After 2 weeks of publishing a thought leadership presentation on Slideshare, I was blown away with the effect it had.

In only 2 weeks, it had 1000 views. Today, it has close to 4500 views after 3 months. Although for some companies these numbers might not be impressive, for the company I work for and the market we are in, this is great.

Why is this presentation more successful than others?

I believe the real reason to this success is that it is valuable content for buyers because it fulfills a need. B2B companies want to see opinions, and companies that think about the future for them.

Why do you need thought leadership?

Providing thought leadership to your customers doesn’t make sense if they don’t consider it relevant to their business. Customers are faced with lots of questions during the complete buying cycle that need to be answered.

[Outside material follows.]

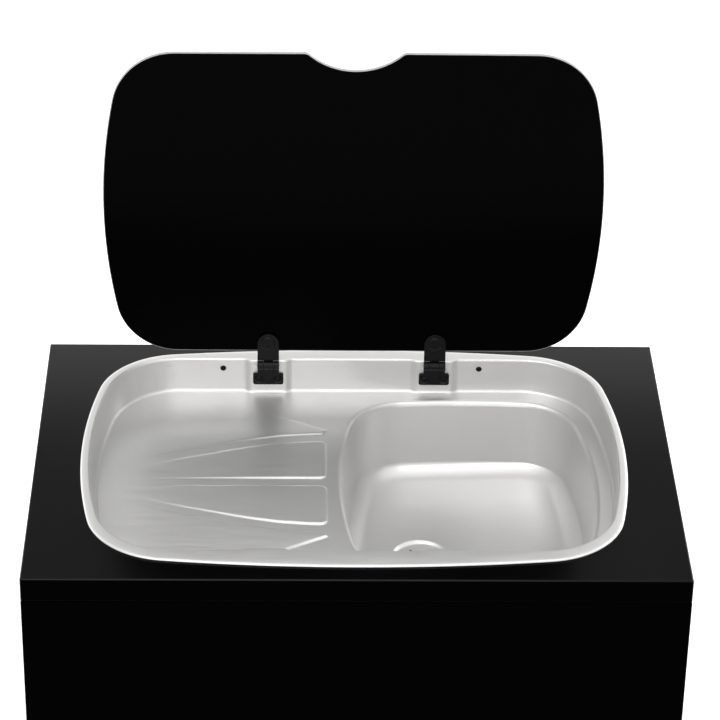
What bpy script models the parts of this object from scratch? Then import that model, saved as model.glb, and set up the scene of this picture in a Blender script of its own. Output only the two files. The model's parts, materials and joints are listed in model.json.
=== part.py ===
# A slide-out camping kitchen: a black cabinet on two telescopic runners, with an inset steel sink
# under a hinged glass lid. Metres, +Z up, the front faces -Y. The origin is the middle of the
# underside of the base tray. At rest the cabinet is slid in and the lid is open on its stop.

import math

import bmesh
import bpy
from mathutils import Matrix, Vector

# Overall
WORKTOP_WIDTH = 0.700
WORKTOP_THICKNESS = 0.028
FRONT_MARGIN = 0.022            # worktop in front of the sink's rim
REAR_MARGIN = 0.0145            # worktop behind the sink's rim
SEAT_GAP = 0.0003               # between pieces that rest on each other
CUT_OVERRUN = 0.004             # how far a cutter runs past what it cuts

# Sink rim, a barrel outline of arcs
RIM_WIDTH = 0.600
RIM_DEPTH = 0.435
RIM_SIDE_RADIUS = 0.660
RIM_END_RADIUS = 1.890
RIM_CORNER_RADIUS = 0.093
RIM_RISE = 0.0024               # flange's top above the worktop
RIM_ROLL = 0.0008               # how far the flange's outer edge turns down
SHEET = 0.001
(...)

As I wrote before, first customers find answers “in the cloud”, before they turn to you as a vendor for the remaining answers: they visit reviewing sites, read whitepapers of several vendors, and go to conferences or tradeshow to find answers. Based on that they create their shortlist. If you are not giving the answers ‘in the cloud’, you are not going to be on their shortlist!

It is my strong believe that in order to create thought leadership, you first need to incorporate a process within your organisation that listens to the issues and information needs of your customers.

The process should not only allow listening during the buying cycle, but also during the customer life cycle.